Do you catch the difference? God does the giving! God plants the desires into our hearts! God is able to establish what it is that we long for...what we love....where our heart's desire is. God is able to change our minds and hearts, to do miraculous things in our lives, to recalibrate our very thinking when we live with delight in the Lord.

Are you out of love? God can sow a fresh desire for your spouse or loved one when you think there is nothing left to breathe life into. Out of resources? Let the One who owns the cattle on a thousand hills and created all that is show us how to manage or create in another way. Out of time? God does His best work in tight spaces. It is only the 11th hour to us; God has all the time in the world!

Our part is to 'delight ourselves in the Lord' and leave it to God to give us the desires of our hearts. I believe it is then that a circle of sorts completes. We may find that we desire the things of God....that we delight in the things of God....and discover a unity of Spirit and purpose as we live life with the Spirit of Truth abiding within. (See John 14 for more on the Spirit.)Blockquote
4. Commit your way... Trust in Him. He shall bring it to pass. Our part is to trust. God does not owe us anything. We do not contract or bargain for God's provision. This is not Let's Make a Deal. We often get hung up on the 'it' part, above. Some think that means that God shall bring to pass 'what we want.' I disagree. I believe God is sovereign and eminently trustworthy.

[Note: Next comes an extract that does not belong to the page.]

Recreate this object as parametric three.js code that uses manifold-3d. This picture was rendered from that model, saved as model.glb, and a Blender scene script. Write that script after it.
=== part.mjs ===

5. Rest in the Lord. Wait patiently for Him. Resting can be hard and waiting patiently harder still. We are people who do not wait well.

In making small as well as big decisions, use the time to contemplate and pray. Usually our decisions are made out of habitual responses or because we are seeking to please ourselves. Allow space for God to influence our responses. The more we delight ourselves in the things of God, the more we come to know the mind of Christ and to tune into the Spirit that God has allowed to dwell within. This is not a matter of how well we manage to do the task of 'delighting' (which would make it all about us), but is a matter of God's gift of faith allowing us to trust all the more.

6. Fret not. It only causes harm. Not only is worry not helpful, it is counterproductive - even harmful. The connections of worry and tension to physical maladies are clear. Worry does absolutely no good.

Look at the worrisome situation so as to break it down into smaller pieces. Identify those parts that we cannot change. Some things are outside our control or influence to alter. Acknowledge it, and begin to let it go. It may want to 'fly back home' out of habit, perhaps, and stay with us when we are accustomed to ruminating and worrying as a default setting. Changing such a pattern may take time and intentional effort, but we can learn to deliberately set aside the things we cannot change. We then begin the process of acceptance.

The Serenity Prayer is aptly named:
God, grant me the serenity to accept the things I cannot change,
Courage to change the things I can, and
Wisdom to know the difference.

Next, we take up the parts that we can change. Name them. View them one at a time. See what comes to mind in reliance on our skills set and experience as well as the creative capacity and wisdom of God who inspires and encourages us in all things. Most things we worry about did not get in the worrisome condition overnight, and will not be resolved instantly. This life is not a sprint. We need patience...trust...waiting....rest....and endurance for the journey.
Delight yourself in the Lord, and he shall give you the desires of your heart.

Pray that you will be strengthened with all of God's glorious power so that you will have all the endurance and patience you need. Colossians 1:11


* Hymn, Great is Thy Faithfulness inspired by Lamentations 3:
"I remember my affliction and my wandering, the bitterness and the gall. I well remember them, and my soul is downcast within me. Yet this I call to mind and therefore I have hope: Because of the Lord's great love we are not consumed, for His compassions never fail. They are new every morning; great is Your faithfulness. I say to myself, 'The Lord is my portion; therefore I will wait for Him'" (Lamentations 3:19-24).